====== Task input
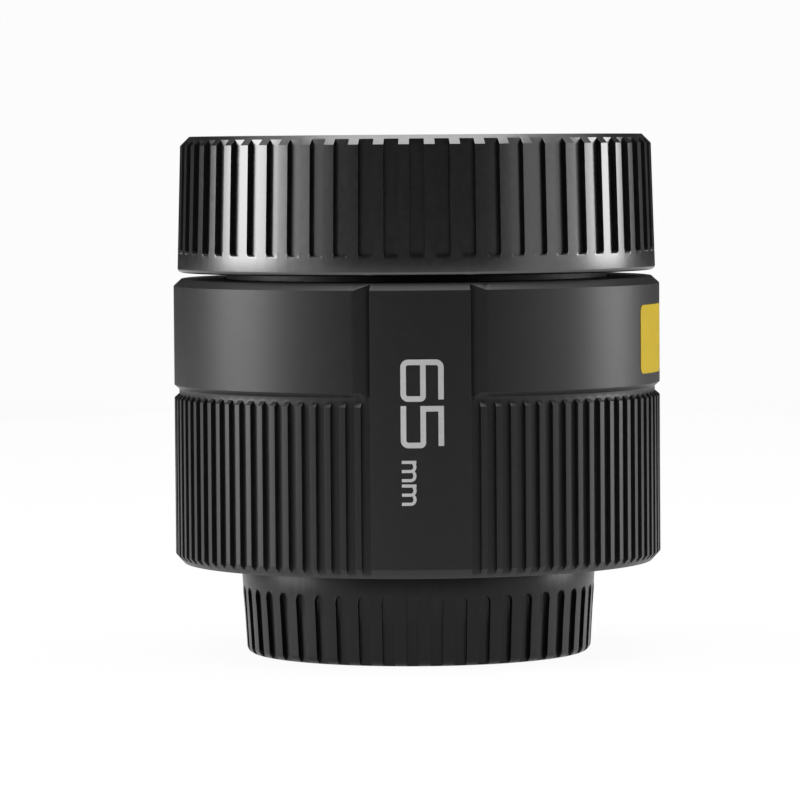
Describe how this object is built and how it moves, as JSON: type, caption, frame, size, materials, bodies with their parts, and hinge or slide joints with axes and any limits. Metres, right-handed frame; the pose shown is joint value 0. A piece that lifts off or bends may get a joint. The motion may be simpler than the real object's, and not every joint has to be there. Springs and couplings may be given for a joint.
{
  "type": "projection lens",
  "caption": "Short black projection lens with a slotted focus ring, a ribbed barrel with a flat pad, glass elements inside and a push-on rear cap that it stands on.",
  "frame": {"origin": "centre of the flat face of the rear cap that the lens stands on", "axes": "+Z along the optical axis, from the rear cap to the front glass; -Y faces the flat pad on the barrel"},
  "size_m": [0.072, 0.072, 0.0764],
  "materials": {
    "black_anodised_aluminium": "satin",
    "black_ring_aluminium": "semi-gloss",
    "black_cap_plastic": "satin",
    "black_turned_aluminium": "matt",
    "brass": "turned",
    "steel": "turned",
    "felt": "matt",
    "coated_glass": "polished"
  },
  "bodies": {
    "housing": {"barrel": "black_anodised_aluminium", "mount_ring": "steel", "mount_screws": "steel", "guide_key_1": "brass", "guide_key_2": "brass", "guide_key_3": "brass", "stop_key": "brass", "helicoid_sleeve": "brass", "felt_seal": "felt", "end_ring": "black_turned_aluminium"},
    "lens_cell": {"lens_tube": "black_turned_aluminium", "thrust_ring": "brass", "front_retaining_ring": "black_turned_aluminium", "third_retaining_ring": "black_turned_aluminium", "rear_retaining_ring": "black_turned_aluminium", "front_spacer": "black_turned_aluminium", "aperture_stop": "black_turned_aluminium", "rear_spacer": "black_turned_aluminium", "front_element": "coated_glass", "second_element": "coated_glass", "third_element": "coated_glass", "fourth_element": "coated_glass", "fifth_element": "coated_glass", "rear_element": "coated_glass"},
    "focus_ring": {"focus_ring": "black_ring_aluminium", "focus_neck": "black_turned_aluminium", "ring_screws": "steel"},
    "rear_cap": {"rear_cap": "black_cap_plastic"}
  },
  "joints": [
    {"name": "focus_travel", "type": "slide", "parent": "housing", "child": "lens_cell", "axis": [0, 0, 1], "range_m": [0, 0.006]},
    {"name": "focus_turn", "type": "hinge", "parent": "lens_cell", "child": "focus_ring", "pos_m": [0, 0, 0.06], "axis": [0, 0, 1], "range_deg": [0, 300]},
    {"name": "rear_cap_pull", "type": "slide", "parent": "housing", "child": "rear_cap", "axis": [0, 0, -1], "range_m": [0, 0.02]}
  ],
  "couplings": [
    {"joint": "focus_travel", "follows": "focus_turn", "m_per_rad": 0.001145}
  ]
}
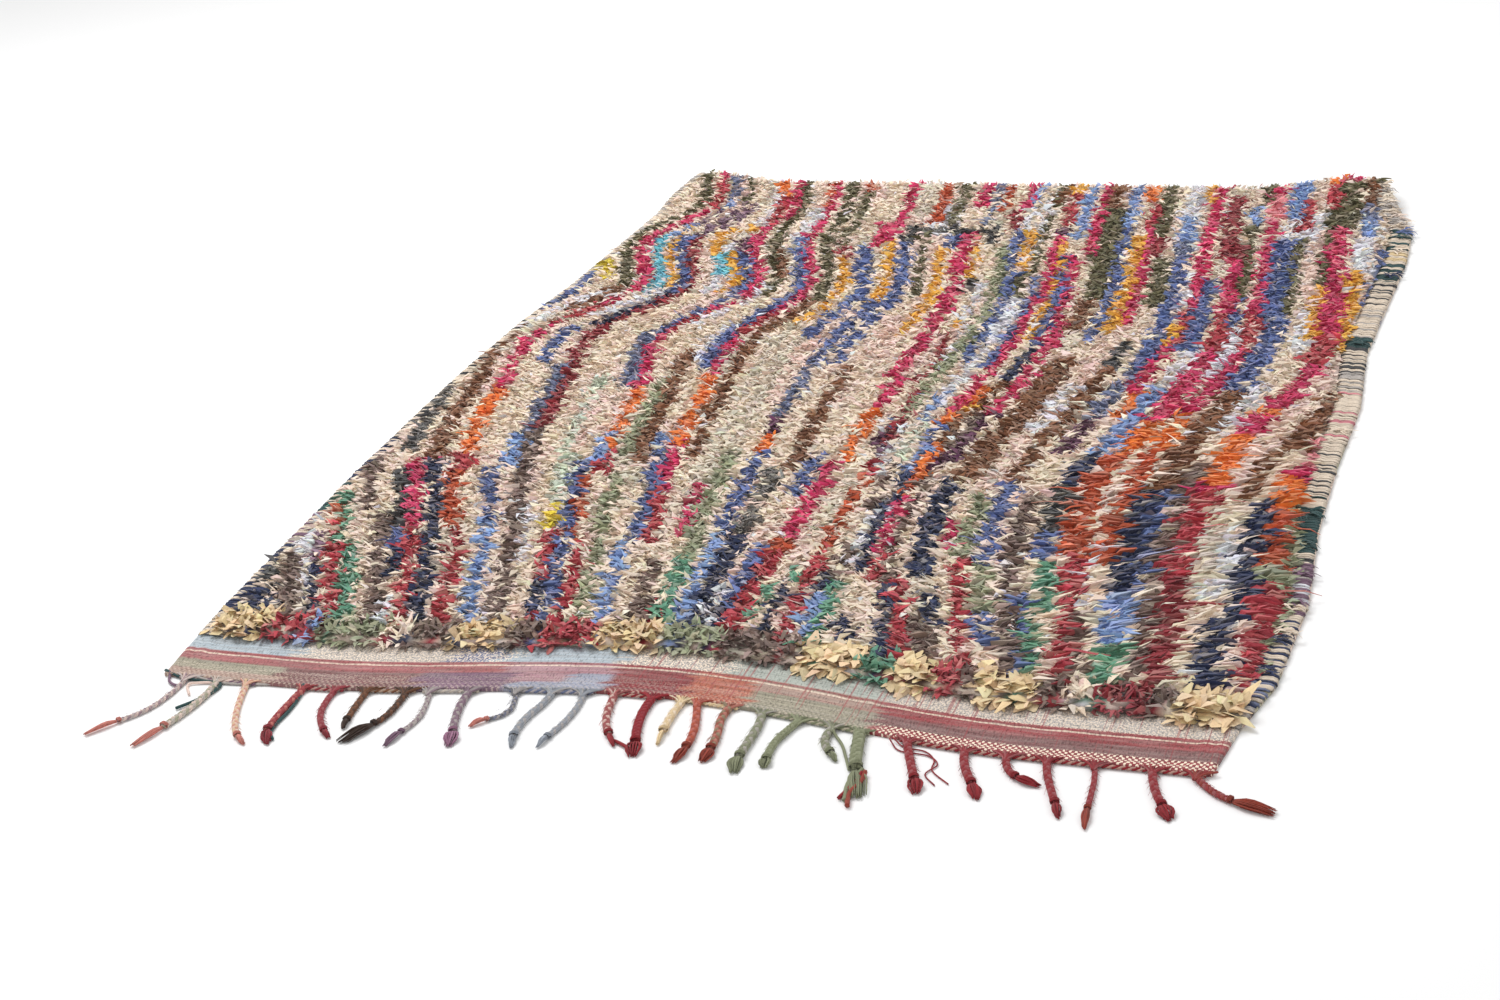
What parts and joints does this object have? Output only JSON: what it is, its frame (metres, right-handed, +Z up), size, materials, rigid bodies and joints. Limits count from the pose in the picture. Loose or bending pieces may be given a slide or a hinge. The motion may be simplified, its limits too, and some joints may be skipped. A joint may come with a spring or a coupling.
{
  "type": "boucherouite rug",
  "caption": "Hand-knotted rag rug lying flat: woven ground with an end band, a shaggy rag pile and a braided fringe along one end.",
  "frame": {"origin": "on the floor, on the flat underside, under the middle of the rug", "axes": "+X across the rug, +Y along it away from the fringe, +Z up out of the pile"},
  "size_m": [1.4625, 2.1517, 0.0386],
  "materials": {
    "ground_weave": "flat-woven wool with dry, even ribs",
    "rag_pile": "torn cotton and jersey rag strips in many colours, matt",
    "yarn_cream_mauve": "plied wool, matt",
    "yarn_wine": "plied wool, matt",
    "yarn_brown": "plied wool, matt",
    "yarn_mauve": "plied wool, matt",
    "yarn_grey": "plied wool, matt",
    "yarn_madder": "plied wool, matt",
    "yarn_rust": "plied wool, matt",
    "yarn_sage": "plied wool, matt",
    "yarn_red": "plied wool, matt"
  },
  "bodies": {
    "root": {"ground_weave": "ground_weave", "rag_pile": "rag_pile", "fringe_cream_mauve": "yarn_cream_mauve", "fringe_wine": "yarn_wine", "fringe_brown": "yarn_brown", "fringe_mauve": "yarn_mauve", "fringe_grey": "yarn_grey", "fringe_madder": "yarn_madder", "fringe_rust": "yarn_rust", "fringe_sage": "yarn_sage", "fringe_red": "yarn_red"}
  },
  "joints": []
}
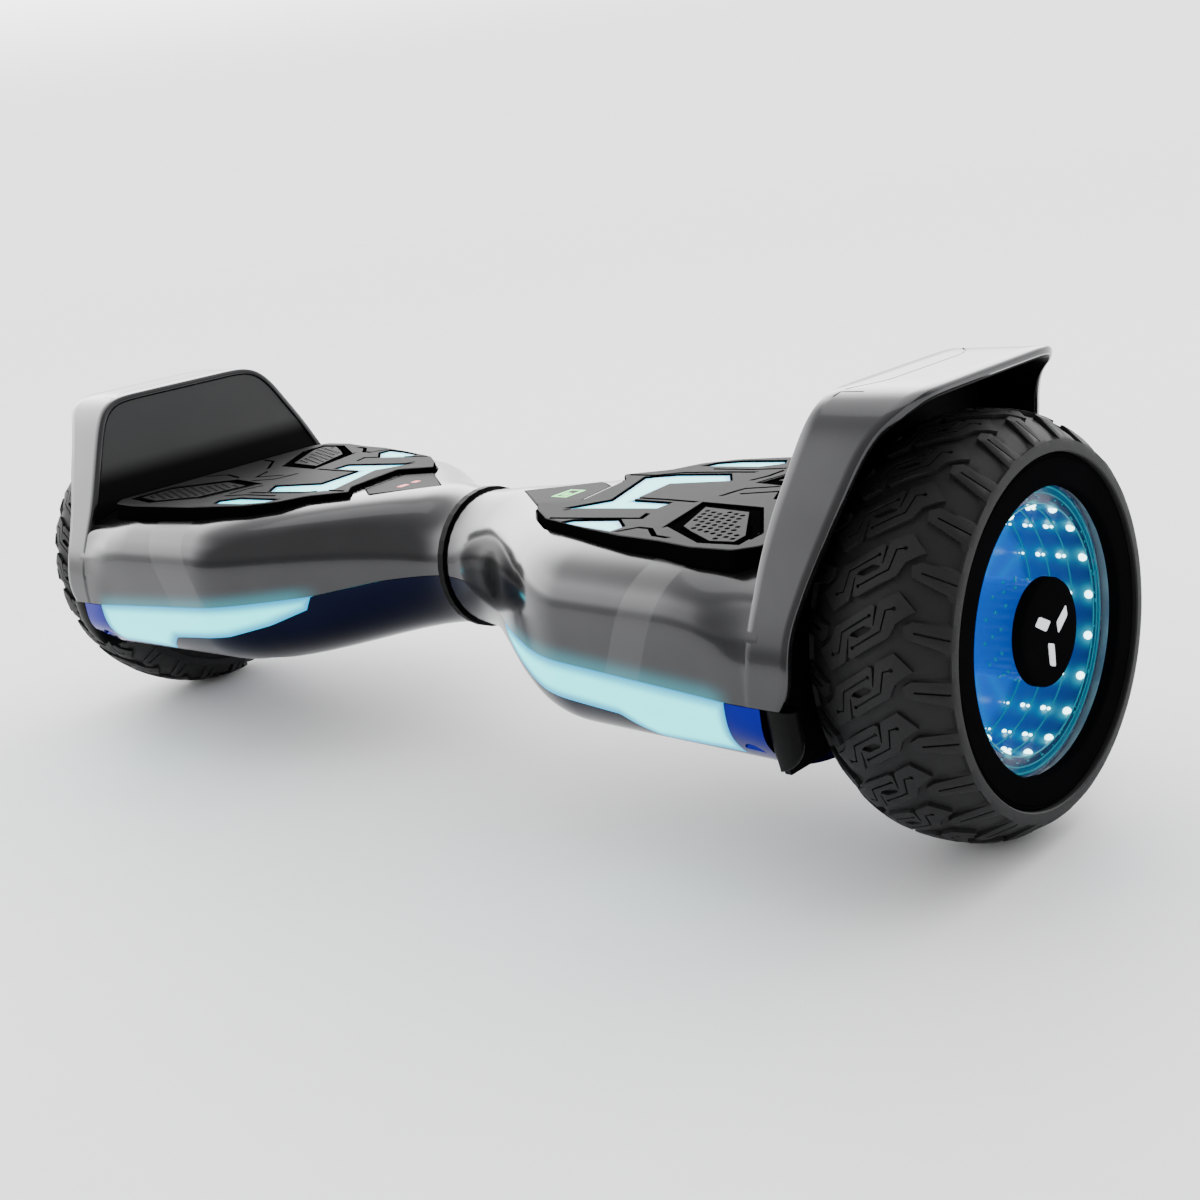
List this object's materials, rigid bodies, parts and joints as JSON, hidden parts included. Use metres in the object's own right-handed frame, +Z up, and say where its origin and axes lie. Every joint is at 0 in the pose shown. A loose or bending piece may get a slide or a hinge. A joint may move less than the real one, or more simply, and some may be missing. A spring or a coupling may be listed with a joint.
{
  "type": "self balancing hoverboard",
  "caption": "Two-wheeled self-balancing board with twisting half bodies, pressable foot pads, fendered hub-motor wheels with lit infinity-mirror discs, and front lights.",
  "frame": {"origin": "on the ground, midway between the wheels and under the axle line", "axes": "+X along the axle from the left wheel to the right, -Y is the front with the headlights, +Z up"},
  "size_m": [0.622, 0.196, 0.188],
  "materials": {
    "shell_gunmetal": "black-chrome plated plastic, glossy",
    "foot_wall_matte": "fine matte moulded plastic",
    "footpad_rubber": "dark grey moulded rubber with ribs",
    "cyan_light": "frosted light guide, lit cyan-white",
    "panel_black": "smoked satin plastic window",
    "underglow_diffuser": "frosted diffuser",
    "liner_black": "black moulded plastic",
    "steel": "turned steel",
    "circuit_board": "green solder mask",
    "tyre": "moulded rubber tread",
    "aluminium": "cast aluminium",
    "led_ring": "blue mirror bed with cyan lights",
    "blue_core": "lit blue clear plastic",
    "infinity_lens": "clear half-mirrored blue window",
    "gloss_black": "gloss black plastic",
    "copper": "copper windings on laminated steel",
    "bronze": "sintered bronze",
    "battery_wrap": "blue shrink wrap",
    "button_black": "matte black cap",
    "soft_cover": "soft black rubber"
  },
  "bodies": {
    "left_half": {"left_upper_shell": "shell_gunmetal", "left_lower_shell": "shell_gunmetal", "left_foot_wall": "foot_wall_matte", "left_status_panel": "panel_black", "left_headlight_lens": "cyan_light", "left_underglow_lens": "underglow_diffuser", "left_arch_liner": "liner_black", "left_axle_clamp": "steel", "left_gyro_board": "circuit_board", "left_axle": "steel", "left_stator": "copper", "left_chassis": "aluminium", "pivot_tube": "steel", "pivot_clip": "steel", "seam_ring": "liner_black", "controller_board": "circuit_board", "speaker": "liner_black", "charge_port": "liner_black"},
    "right_half": {"right_upper_shell": "shell_gunmetal", "right_lower_shell": "shell_gunmetal", "right_foot_wall": "foot_wall_matte", "right_status_panel": "panel_black", "right_headlight_lens": "cyan_light", "right_underglow_lens": "underglow_diffuser", "right_arch_liner": "liner_black", "right_axle_clamp": "steel", "right_gyro_board": "circuit_board", "right_axle": "steel", "right_stator": "copper", "right_chassis": "aluminium", "pivot_bush": "bronze", "battery_pack": "battery_wrap"},
    "left_wheel": {"left_tyre": "tyre", "left_motor_rim": "aluminium", "left_motor_cover": "aluminium", "left_bearing_inner": "steel", "left_bearing_outer": "steel", "left_light_well": "led_ring", "left_hub_spacer": "blue_core", "left_infinity_lens": "infinity_lens", "left_bezel_ring": "gloss_black", "left_hub_cap": "gloss_black"},
    "right_wheel": {"right_tyre": "tyre", "right_motor_rim": "aluminium", "right_motor_cover": "aluminium", "right_bearing_inner": "steel", "right_bearing_outer": "steel", "right_light_well": "led_ring", "right_hub_spacer": "blue_core", "right_infinity_lens": "infinity_lens", "right_bezel_ring": "gloss_black", "right_hub_cap": "gloss_black"},
    "left_pad": {"left_footpad": "footpad_rubber", "left_footpad_light": "cyan_light"},
    "right_pad": {"right_footpad": "footpad_rubber", "right_footpad_light": "cyan_light"},
    "button": {"power_button": "button_black"},
    "socket_cover": {"charge_cover": "soft_cover"}
  },
  "joints": [
    {"name": "centre_twist", "type": "hinge", "parent": "left_half", "child": "right_half", "pos_m": [0, 0, 0.0955], "axis": [1, 0, 0], "range_deg": [-15, 15]},
    {"name": "left_wheel_spin", "type": "hinge", "parent": "left_half", "child": "left_wheel", "pos_m": [-0.2805, 0, 0.085], "axis": [1, 0, 0], "continuous": true},
    {"name": "right_wheel_spin", "type": "hinge", "parent": "right_half", "child": "right_wheel", "pos_m": [0.2805, 0, 0.085], "axis": [1, 0, 0], "continuous": true},
    {"name": "left_pad_press", "type": "slide", "parent": "left_half", "child": "left_pad", "axis": [0, 0, -1], "range_m": [0, 0.0015], "stiffness_N_per_m": 20000, "springref_m": -0.0002},
    {"name": "right_pad_press", "type": "slide", "parent": "right_half", "child": "right_pad", "axis": [0, 0, -1], "range_m": [0, 0.0015], "stiffness_N_per_m": 20000, "springref_m": -0.0002},
    {"name": "power_button_press", "type": "slide", "parent": "left_half", "child": "button", "axis": [0, -1, 0], "range_m": [0, 0.0015], "stiffness_N_per_m": 800, "springref_m": -0.0005},
    {"name": "charge_cover_flip", "type": "hinge", "parent": "left_half", "child": "socket_cover", "pos_m": [-0.16, 0.0945, 0.0815], "axis": [1, 0, 0], "range_deg": [0, 100]}
  ]
}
============
- _Exercise brief_
From the listing above, collect every line that mentions the word "bending".

- _Exercise output_
What parts and joints does this object have? Output only JSON: what it is, its frame (metres, right-handed, +Z up), size, materials, rigid bodies and joints. Limits count from the pose in the picture. Loose or bending pieces may be given a slide or a hinge. The motion may be simplified, its limits too, and some joints may be skipped. A joint may come with a spring or a coupling.
List this object's materials, rigid bodies, parts and joints as JSON, hidden parts included. Use metres in the object's own right-handed frame, +Z up, and say where its origin and axes lie. Every joint is at 0 in the pose shown. A loose or bending piece may get a slide or a hinge. A joint may move less than the real one, or more simply, and some may be missing. A spring or a coupling may be listed with a joint.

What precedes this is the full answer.